===== Recorded data

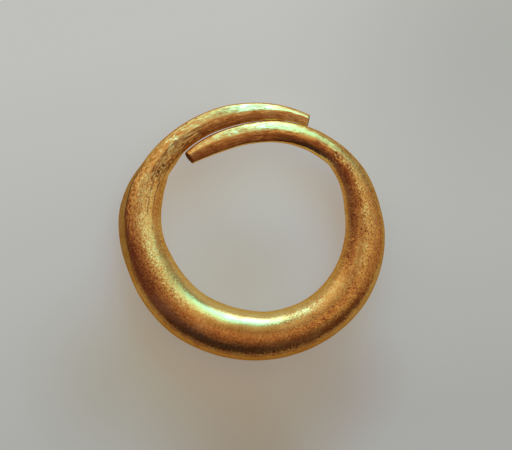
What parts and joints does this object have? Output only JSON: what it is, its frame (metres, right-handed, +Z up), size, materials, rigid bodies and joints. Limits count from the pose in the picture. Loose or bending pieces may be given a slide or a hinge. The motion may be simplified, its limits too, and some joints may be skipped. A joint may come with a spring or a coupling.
{
  "type": "hoop earring with overlapping ends",
  "caption": "Plain gold hoop earring with a thick body that tapers to two thin overlapping ends, which bend sideways to open it.",
  "frame": {"origin": "on the face that the hoop lies on, under the middle of its bounding box", "axes": "+Z up from the face that it lies on, through the hoop; +Y from the foot of the hoop towards its overlapping ends; +X to the right in the picture"},
  "size_m": [0.02, 0.0194, 0.0035],
  "materials": {
    "grained_gold": "gold with a fine grained satin surface",
    "hammered_gold": "gold hammered smooth, with soft facets"
  },
  "bodies": {
    "hoop": {"hoop_body": "grained_gold"},
    "outer_strand": {"outer_end": "hammered_gold"},
    "inner_strand": {"inner_end": "hammered_gold"}
  },
  "joints": [
    {"name": "outer_end_bend", "type": "hinge", "parent": "hoop", "child": "outer_strand", "pos_m": [-0.00661, 0.00554, 0.00171], "axis": [0.766, -0.6428, 0], "range_deg": [-15, 15]},
    {"name": "inner_end_bend", "type": "hinge", "parent": "hoop", "child": "inner_strand", "pos_m": [0.0057, 0.00619, 0.00171], "axis": [-0.6691, -0.7431, 0], "range_deg": [-15, 15]}
  ]
}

==========

Work to complete:
Output the listing above exactly as it appears.

Answer to this task:
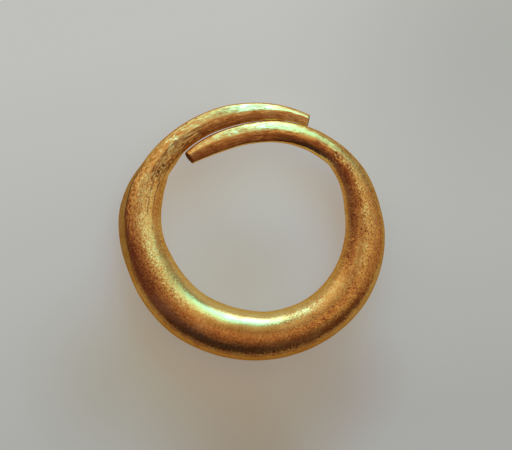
What parts and joints does this object have? Output only JSON: what it is, its frame (metres, right-handed, +Z up), size, materials, rigid bodies and joints. Limits count from the pose in the picture. Loose or bending pieces may be given a slide or a hinge. The motion may be simplified, its limits too, and some joints may be skipped. A joint may come with a spring or a coupling.
{
  "type": "hoop earring with overlapping ends",
  "caption": "Plain gold hoop earring with a thick body that tapers to two thin overlapping ends, which bend sideways to open it.",
  "frame": {"origin": "on the face that the hoop lies on, under the middle of its bounding box", "axes": "+Z up from the face that it lies on, through the hoop; +Y from the foot of the hoop towards its overlapping ends; +X to the right in the picture"},
  "size_m": [0.02, 0.0194, 0.0035],
  "materials": {
    "grained_gold": "gold with a fine grained satin surface",
    "hammered_gold": "gold hammered smooth, with soft facets"
  },
  "bodies": {
    "hoop": {"hoop_body": "grained_gold"},
    "outer_strand": {"outer_end": "hammered_gold"},
    "inner_strand": {"inner_end": "hammered_gold"}
  },
  "joints": [
    {"name": "outer_end_bend", "type": "hinge", "parent": "hoop", "child": "outer_strand", "pos_m": [-0.00661, 0.00554, 0.00171], "axis": [0.766, -0.6428, 0], "range_deg": [-15, 15]},
    {"name": "inner_end_bend", "type": "hinge", "parent": "hoop", "child": "inner_strand", "pos_m": [0.0057, 0.00619, 0.00171], "axis": [-0.6691, -0.7431, 0], "range_deg": [-15, 15]}
  ]
}